You see an irony here? No? A split-off from the upwardly mobile somehow molests (with permission) the scioness of the nigger rich. Except by 1929 all them fireworks was put out by Ugly Sissy's fatal flaw — capitalismus. And so the new day dawned with a pregnant coed who did not get to go to the Olympics and a new member of the family who didn't come from “bad stock” (!aagh hopeless!) but what the hell was his thoroughly brown ass going to do now?

Marrying your mama, Jim. What else? And so flow the streams together. (But wasn't one of the first Negroes to read in South Carolina, complete with plaque and multiple modest legend, your old man's Uncle Enoch? Yaas — that's affirmative — over. And them slender and fat sisters of his, wasn't they all got to be teachers and shit? Affirmative — J.A.M.F. So couldink you say they was all in the same shit — anyway?)

You see, you doesink understand colored people or color peepas either. My mother's folks was in business. Them funeral parlor dudes was and is the actual colored rich guys. The bourgeoisie, dig? Them teachers and shit (his old man [MF's] was a preacher part-time and chef, also bricklayed a taste. Got the flu and it took him off), they just the petty bourgeoisie. And
hell, they even had food smells and brick dust on 'em and some sew-for-white-ladies thread on 'em. Whew!

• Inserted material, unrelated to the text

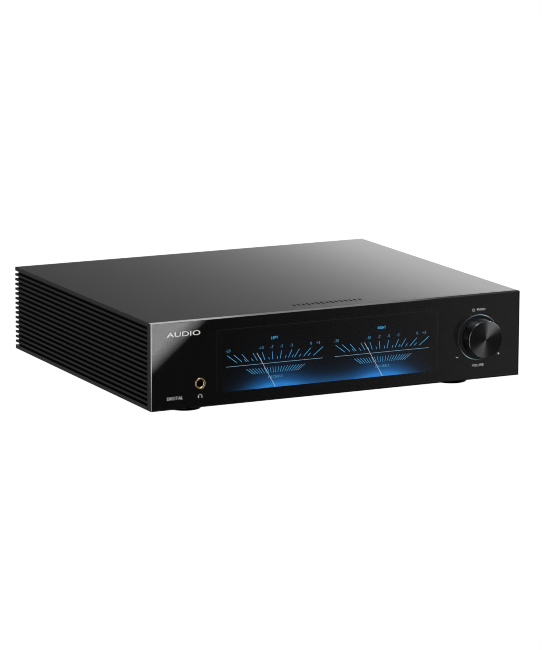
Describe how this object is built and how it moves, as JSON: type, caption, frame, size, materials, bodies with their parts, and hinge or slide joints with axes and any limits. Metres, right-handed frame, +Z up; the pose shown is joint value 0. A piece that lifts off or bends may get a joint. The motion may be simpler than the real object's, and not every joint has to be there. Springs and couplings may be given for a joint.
{
  "type": "desktop dac",
  "caption": "Full-width hi-fi converter and headphone amplifier with a glass front, meter display, push-and-turn knob, ribbed sides and round feet.",
  "frame": {"origin": "centre of the footprint, on the surface the feet stand on", "axes": "+X to the right seen from the front, -Y out of the front, +Z up"},
  "size_m": [0.43, 0.3866, 0.101],
  "materials": {
    "cover_black": "fine bead-blasted black anodising",
    "heatsink_black": "satin black anodised extrusion",
    "front_frame": "black anodised with a bright-cut chamfer",
    "front_glass": "polished clear glass over black print",
    "black_print": "black ceramic ink on the glass's back",
    "legend_ink": "pale grey screen print",
    "screen": "dark display",
    "meter_light": "lit blue meter graphics",
    "ring_light": "lit diffuser",
    "knob_black": "turned and black anodised, spun face, polished rim",
    "gold": "bright gold plating",
    "nickel": "satin nickel plating",
    "steel": "zinc plated",
    "black_plastic": "fine moulded texture",
    "foot_black": "turned and black anodised",
    "rubber": "matt black",
    "rear_black": "fine textured black powder coat",
    "circuit_board": "green solder mask",
    "winding": "taped copper winding",
    "white_plastic": "moulded",
    "red_plastic": "moulded",
    "fuse_glass": "clear glass tube"
  },
  "bodies": {
    "case": {"analogue_transformer": "winding", "analogue_transformer_clamp": "steel", "balanced_digital_input": "nickel", "bottom_plate": "cover_black", "coaxial_input": "gold", "control_board": "circuit_board", "digital_transformer": "winding", "digital_transformer_clamp": "steel", "display_bracket": "steel", "display_module": "screen", "divider_wall": "steel", "encoder_body": "steel", "encoder_nut": "steel", "front_glass": "front_glass", "front_left_foot": "foot_black", "front_left_foot_pad": "rubber", "front_left_foot_screw": "steel", "front_panel": "front_frame", "front_right_foot": "foot_black", "front_right_foot_pad": "rubber", "front_right_foot_screw": "steel", "headphone_bushing": "gold", "headphone_jack": "black_plastic", "knob_light_ring": "ring_light", "left_balanced_output": "nickel", "left_heatsink": "heatsink_black", "left_rca_output": "gold", "left_reservoir_capacitor": "black_plastic", "main_board": "circuit_board", "mains_inlet": "black_plastic", "optical_input": "black_plastic", "output_board": "circuit_board", "power_board": "circuit_board", "push_switch": "black_plastic", "rear_left_foot": "foot_black", "rear_left_foot_pad": "rubber", "rear_left_foot_screw": "steel", "rear_panel": "rear_black", "rear_right_foot": "foot_black", "rear_right_foot_pad": "rubber", "rear_right_foot_screw": "steel", "right_balanced_output": "nickel", "right_heatsink": "heatsink_black", "right_rca_output": "gold", "right_reservoir_capacitor": "black_plastic", "rocker_frame": "black_plastic", "slim_digital_input": "nickel", "top_cover": "cover_black", "trigger_jack": "black_plastic", "usb_input": "nickel"},
    "rotor": {"encoder_rotor": "black_plastic"},
    "knob": {"volume_knob": "knob_black", "knob_grub_screw": "steel", "encoder_shaft": "steel"},
    "plunger": {"switch_plunger": "black_plastic"},
    "rocker": {"power_rocker": "black_plastic"},
    "drawer": {"fuse_drawer": "black_plastic", "mains_fuse": "fuse_glass"},
    "latch": {"input_latch": "nickel"},
    "shutter": {"optical_shutter": "black_plastic"}
  },
  "joints": [
    {"name": "knob_turn", "type": "hinge", "parent": "case", "child": "rotor", "pos_m": [0.165, -0.17675, 0.0553], "axis": [0, 1, 0], "continuous": true},
    {"name": "knob_push", "type": "slide", "parent": "rotor", "child": "knob", "axis": [0, 1, 0], "range_m": [0, 0.0008], "stiffness_N_per_m": 2500, "springref_m": -0.0006},
    {"name": "switch_push", "type": "slide", "parent": "case", "child": "plunger", "axis": [0, 1, 0], "range_m": [0, 0.0008]},
    {"name": "power_rock", "type": "hinge", "parent": "case", "child": "rocker", "pos_m": [-0.17, 0.18275, 0.078], "axis": [0, 0, -1], "range_deg": [0, 20]},
    {"name": "drawer_slide", "type": "slide", "parent": "case", "child": "drawer", "axis": [0, 1, 0], "range_m": [0, 0.02]},
    {"name": "latch_press", "type": "hinge", "parent": "case", "child": "latch", "pos_m": [0.022, 0.18055, 0.0708], "axis": [-1, 0, 0], "range_deg": [0, 12], "stiffness_Nm_per_rad": 0.02, "springref_deg": -2.86},
    {"name": "shutter_swing", "type": "hinge", "parent": "case", "child": "shutter", "pos_m": [-0.04, 0.18265, 0.0617], "axis": [-1, 0, 0], "range_deg": [0, 85], "stiffness_Nm_per_rad": 0.0004, "springref_deg": -11.46}
  ],
  "couplings": [
    {"joint": "switch_push", "follows": "knob_push", "ratio": 1}
  ]
}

Later, it really cracked up. They was drug down! That's what the scuttlebutt was. Arguments in our weird orange house years later. My uncle called my father a “nincompoop.” What is that? Because these Russes had been drug down, Jim! Outta they funeral parlors, outta they stores, Granddaddy to be a night watchman, his wife on the bus to Essex Fells to curl up some white ladies' hairs, and wouldn't ya know it, MF “had” MM in a dusty-ass Jew factory doing piecework. (But he did make a breakthrough, you got to admit. He wasn't jes' a dum' nigger. He did get in the Post Office!) Thass rumblings all up in there as part of the collective psyche. On the X spot of the altar. The forebodings and nigger history. All stuffed into me gourd unrapped on arrival. But ye gets used to hearing tumblings in the wind and words the leaves make spinning in the air like that.